*** DATA EXCERPT ***

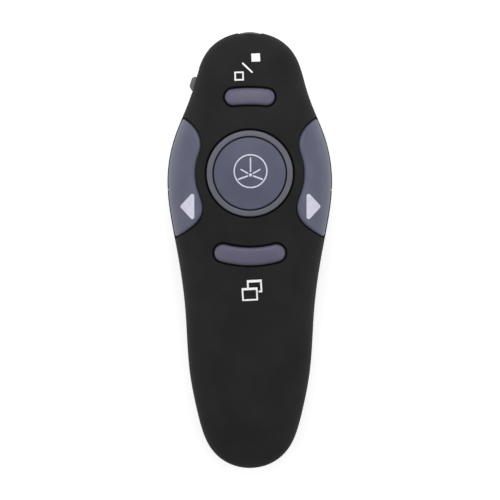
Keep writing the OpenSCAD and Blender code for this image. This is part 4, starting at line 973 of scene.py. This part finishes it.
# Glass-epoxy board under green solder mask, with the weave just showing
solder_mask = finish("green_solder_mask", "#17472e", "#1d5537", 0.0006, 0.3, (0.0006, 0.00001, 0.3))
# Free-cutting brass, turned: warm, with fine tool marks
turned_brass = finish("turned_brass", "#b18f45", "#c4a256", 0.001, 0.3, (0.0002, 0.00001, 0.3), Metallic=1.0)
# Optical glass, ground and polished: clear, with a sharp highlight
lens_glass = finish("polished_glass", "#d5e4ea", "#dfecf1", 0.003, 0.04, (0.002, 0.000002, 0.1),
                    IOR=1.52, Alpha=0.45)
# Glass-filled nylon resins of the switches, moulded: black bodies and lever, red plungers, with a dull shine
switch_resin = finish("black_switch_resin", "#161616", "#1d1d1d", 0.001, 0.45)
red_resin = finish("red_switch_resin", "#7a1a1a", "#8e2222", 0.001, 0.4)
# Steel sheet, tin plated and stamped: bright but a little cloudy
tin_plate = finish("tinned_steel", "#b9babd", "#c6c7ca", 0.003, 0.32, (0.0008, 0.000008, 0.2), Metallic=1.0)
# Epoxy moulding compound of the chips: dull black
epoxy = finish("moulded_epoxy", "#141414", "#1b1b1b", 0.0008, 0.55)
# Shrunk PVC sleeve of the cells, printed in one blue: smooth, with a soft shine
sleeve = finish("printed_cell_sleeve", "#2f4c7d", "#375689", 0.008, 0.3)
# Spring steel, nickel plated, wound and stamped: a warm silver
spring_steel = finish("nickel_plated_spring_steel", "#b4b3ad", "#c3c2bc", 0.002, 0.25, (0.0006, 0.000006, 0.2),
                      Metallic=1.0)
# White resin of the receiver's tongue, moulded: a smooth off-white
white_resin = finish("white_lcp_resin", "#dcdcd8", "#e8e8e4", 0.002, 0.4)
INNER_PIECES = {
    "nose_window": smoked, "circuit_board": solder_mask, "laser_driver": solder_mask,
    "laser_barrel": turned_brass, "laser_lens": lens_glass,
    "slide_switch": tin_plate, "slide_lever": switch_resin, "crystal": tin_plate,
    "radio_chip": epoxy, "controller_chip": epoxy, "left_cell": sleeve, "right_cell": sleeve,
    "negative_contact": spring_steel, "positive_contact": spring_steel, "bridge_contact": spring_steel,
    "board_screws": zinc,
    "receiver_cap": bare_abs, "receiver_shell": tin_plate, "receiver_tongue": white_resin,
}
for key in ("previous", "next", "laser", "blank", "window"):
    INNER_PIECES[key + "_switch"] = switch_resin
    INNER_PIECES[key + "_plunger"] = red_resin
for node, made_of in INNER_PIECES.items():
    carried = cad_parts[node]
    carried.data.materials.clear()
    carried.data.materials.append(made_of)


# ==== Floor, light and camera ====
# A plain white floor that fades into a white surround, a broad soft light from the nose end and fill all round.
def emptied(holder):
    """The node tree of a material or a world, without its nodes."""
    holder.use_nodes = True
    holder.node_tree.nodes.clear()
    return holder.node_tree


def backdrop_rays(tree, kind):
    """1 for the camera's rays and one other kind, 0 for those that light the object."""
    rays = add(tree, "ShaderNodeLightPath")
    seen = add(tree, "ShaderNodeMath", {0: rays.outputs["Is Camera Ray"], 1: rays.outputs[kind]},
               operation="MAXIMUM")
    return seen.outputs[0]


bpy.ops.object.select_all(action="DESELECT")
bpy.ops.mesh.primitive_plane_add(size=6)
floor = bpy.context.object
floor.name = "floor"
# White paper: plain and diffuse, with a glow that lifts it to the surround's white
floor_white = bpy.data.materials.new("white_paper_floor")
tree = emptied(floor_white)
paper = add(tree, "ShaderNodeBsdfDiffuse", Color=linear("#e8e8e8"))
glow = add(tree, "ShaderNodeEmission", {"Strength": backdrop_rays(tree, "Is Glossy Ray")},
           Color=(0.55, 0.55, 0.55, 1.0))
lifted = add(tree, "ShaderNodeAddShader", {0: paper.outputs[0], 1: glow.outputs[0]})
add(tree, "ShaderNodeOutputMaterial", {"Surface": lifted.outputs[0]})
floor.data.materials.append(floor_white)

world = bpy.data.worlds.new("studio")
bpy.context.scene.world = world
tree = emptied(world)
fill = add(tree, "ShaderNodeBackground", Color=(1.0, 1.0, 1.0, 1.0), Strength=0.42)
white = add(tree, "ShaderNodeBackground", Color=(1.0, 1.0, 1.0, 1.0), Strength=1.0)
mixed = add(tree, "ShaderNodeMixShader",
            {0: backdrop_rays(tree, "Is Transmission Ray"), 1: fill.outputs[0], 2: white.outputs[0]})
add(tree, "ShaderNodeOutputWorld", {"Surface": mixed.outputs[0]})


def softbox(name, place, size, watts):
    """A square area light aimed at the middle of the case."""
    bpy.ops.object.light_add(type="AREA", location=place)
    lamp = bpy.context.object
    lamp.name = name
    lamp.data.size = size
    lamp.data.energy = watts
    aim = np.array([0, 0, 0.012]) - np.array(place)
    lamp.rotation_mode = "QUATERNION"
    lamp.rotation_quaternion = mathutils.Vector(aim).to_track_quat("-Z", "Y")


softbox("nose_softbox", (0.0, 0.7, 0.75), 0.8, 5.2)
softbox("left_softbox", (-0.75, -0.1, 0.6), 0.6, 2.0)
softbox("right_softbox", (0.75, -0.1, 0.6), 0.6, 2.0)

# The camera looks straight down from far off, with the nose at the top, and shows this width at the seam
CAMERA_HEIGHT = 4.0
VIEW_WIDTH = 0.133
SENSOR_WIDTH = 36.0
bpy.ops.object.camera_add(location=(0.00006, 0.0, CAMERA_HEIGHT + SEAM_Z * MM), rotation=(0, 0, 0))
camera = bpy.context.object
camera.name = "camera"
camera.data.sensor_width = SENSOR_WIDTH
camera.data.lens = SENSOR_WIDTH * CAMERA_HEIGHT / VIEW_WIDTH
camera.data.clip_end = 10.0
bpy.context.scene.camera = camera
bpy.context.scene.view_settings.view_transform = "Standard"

***

SET PROBLEM - Output the whole listing above again, word for word.

EXERCISE ANSWER -
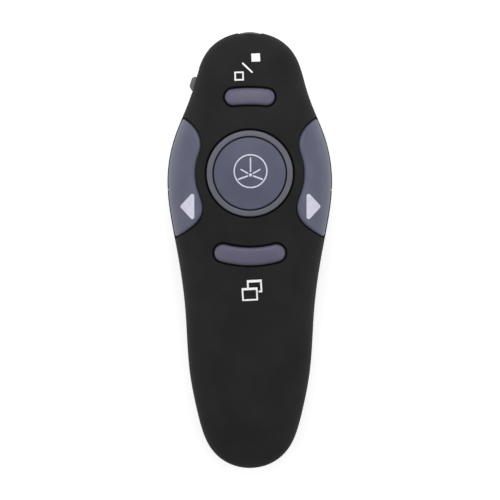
Keep writing the OpenSCAD and Blender code for this image. This is part 4, starting at line 973 of scene.py. This part finishes it.
# Glass-epoxy board under green solder mask, with the weave just showing
solder_mask = finish("green_solder_mask", "#17472e", "#1d5537", 0.0006, 0.3, (0.0006, 0.00001, 0.3))
# Free-cutting brass, turned: warm, with fine tool marks
turned_brass = finish("turned_brass", "#b18f45", "#c4a256", 0.001, 0.3, (0.0002, 0.00001, 0.3), Metallic=1.0)
# Optical glass, ground and polished: clear, with a sharp highlight
lens_glass = finish("polished_glass", "#d5e4ea", "#dfecf1", 0.003, 0.04, (0.002, 0.000002, 0.1),
                    IOR=1.52, Alpha=0.45)
# Glass-filled nylon resins of the switches, moulded: black bodies and lever, red plungers, with a dull shine
switch_resin = finish("black_switch_resin", "#161616", "#1d1d1d", 0.001, 0.45)
red_resin = finish("red_switch_resin", "#7a1a1a", "#8e2222", 0.001, 0.4)
# Steel sheet, tin plated and stamped: bright but a little cloudy
tin_plate = finish("tinned_steel", "#b9babd", "#c6c7ca", 0.003, 0.32, (0.0008, 0.000008, 0.2), Metallic=1.0)
# Epoxy moulding compound of the chips: dull black
epoxy = finish("moulded_epoxy", "#141414", "#1b1b1b", 0.0008, 0.55)
# Shrunk PVC sleeve of the cells, printed in one blue: smooth, with a soft shine
sleeve = finish("printed_cell_sleeve", "#2f4c7d", "#375689", 0.008, 0.3)
# Spring steel, nickel plated, wound and stamped: a warm silver
spring_steel = finish("nickel_plated_spring_steel", "#b4b3ad", "#c3c2bc", 0.002, 0.25, (0.0006, 0.000006, 0.2),
                      Metallic=1.0)
# White resin of the receiver's tongue, moulded: a smooth off-white
white_resin = finish("white_lcp_resin", "#dcdcd8", "#e8e8e4", 0.002, 0.4)
INNER_PIECES = {
    "nose_window": smoked, "circuit_board": solder_mask, "laser_driver": solder_mask,
    "laser_barrel": turned_brass, "laser_lens": lens_glass,
    "slide_switch": tin_plate, "slide_lever": switch_resin, "crystal": tin_plate,
    "radio_chip": epoxy, "controller_chip": epoxy, "left_cell": sleeve, "right_cell": sleeve,
    "negative_contact": spring_steel, "positive_contact": spring_steel, "bridge_contact": spring_steel,
    "board_screws": zinc,
    "receiver_cap": bare_abs, "receiver_shell": tin_plate, "receiver_tongue": white_resin,
}
for key in ("previous", "next", "laser", "blank", "window"):
    INNER_PIECES[key + "_switch"] = switch_resin
    INNER_PIECES[key + "_plunger"] = red_resin
for node, made_of in INNER_PIECES.items():
    carried = cad_parts[node]
    carried.data.materials.clear()
    carried.data.materials.append(made_of)


# ==== Floor, light and camera ====
# A plain white floor that fades into a white surround, a broad soft light from the nose end and fill all round.
def emptied(holder):
    """The node tree of a material or a world, without its nodes."""
    holder.use_nodes = True
    holder.node_tree.nodes.clear()
    return holder.node_tree


def backdrop_rays(tree, kind):
    """1 for the camera's rays and one other kind, 0 for those that light the object."""
    rays = add(tree, "ShaderNodeLightPath")
    seen = add(tree, "ShaderNodeMath", {0: rays.outputs["Is Camera Ray"], 1: rays.outputs[kind]},
               operation="MAXIMUM")
    return seen.outputs[0]


bpy.ops.object.select_all(action="DESELECT")
bpy.ops.mesh.primitive_plane_add(size=6)
floor = bpy.context.object
floor.name = "floor"
# White paper: plain and diffuse, with a glow that lifts it to the surround's white
floor_white = bpy.data.materials.new("white_paper_floor")
tree = emptied(floor_white)
paper = add(tree, "ShaderNodeBsdfDiffuse", Color=linear("#e8e8e8"))
glow = add(tree, "ShaderNodeEmission", {"Strength": backdrop_rays(tree, "Is Glossy Ray")},
           Color=(0.55, 0.55, 0.55, 1.0))
lifted = add(tree, "ShaderNodeAddShader", {0: paper.outputs[0], 1: glow.outputs[0]})
add(tree, "ShaderNodeOutputMaterial", {"Surface": lifted.outputs[0]})
floor.data.materials.append(floor_white)

world = bpy.data.worlds.new("studio")
bpy.context.scene.world = world
tree = emptied(world)
fill = add(tree, "ShaderNodeBackground", Color=(1.0, 1.0, 1.0, 1.0), Strength=0.42)
white = add(tree, "ShaderNodeBackground", Color=(1.0, 1.0, 1.0, 1.0), Strength=1.0)
mixed = add(tree, "ShaderNodeMixShader",
            {0: backdrop_rays(tree, "Is Transmission Ray"), 1: fill.outputs[0], 2: white.outputs[0]})
add(tree, "ShaderNodeOutputWorld", {"Surface": mixed.outputs[0]})


def softbox(name, place, size, watts):
    """A square area light aimed at the middle of the case."""
    bpy.ops.object.light_add(type="AREA", location=place)
    lamp = bpy.context.object
    lamp.name = name
    lamp.data.size = size
    lamp.data.energy = watts
    aim = np.array([0, 0, 0.012]) - np.array(place)
    lamp.rotation_mode = "QUATERNION"
    lamp.rotation_quaternion = mathutils.Vector(aim).to_track_quat("-Z", "Y")


softbox("nose_softbox", (0.0, 0.7, 0.75), 0.8, 5.2)
softbox("left_softbox", (-0.75, -0.1, 0.6), 0.6, 2.0)
softbox("right_softbox", (0.75, -0.1, 0.6), 0.6, 2.0)

# The camera looks straight down from far off, with the nose at the top, and shows this width at the seam
CAMERA_HEIGHT = 4.0
VIEW_WIDTH = 0.133
SENSOR_WIDTH = 36.0
bpy.ops.object.camera_add(location=(0.00006, 0.0, CAMERA_HEIGHT + SEAM_Z * MM), rotation=(0, 0, 0))
camera = bpy.context.object
camera.name = "camera"
camera.data.sensor_width = SENSOR_WIDTH
camera.data.lens = SENSOR_WIDTH * CAMERA_HEIGHT / VIEW_WIDTH
camera.data.clip_end = 10.0
bpy.context.scene.camera = camera
bpy.context.scene.view_settings.view_transform = "Standard"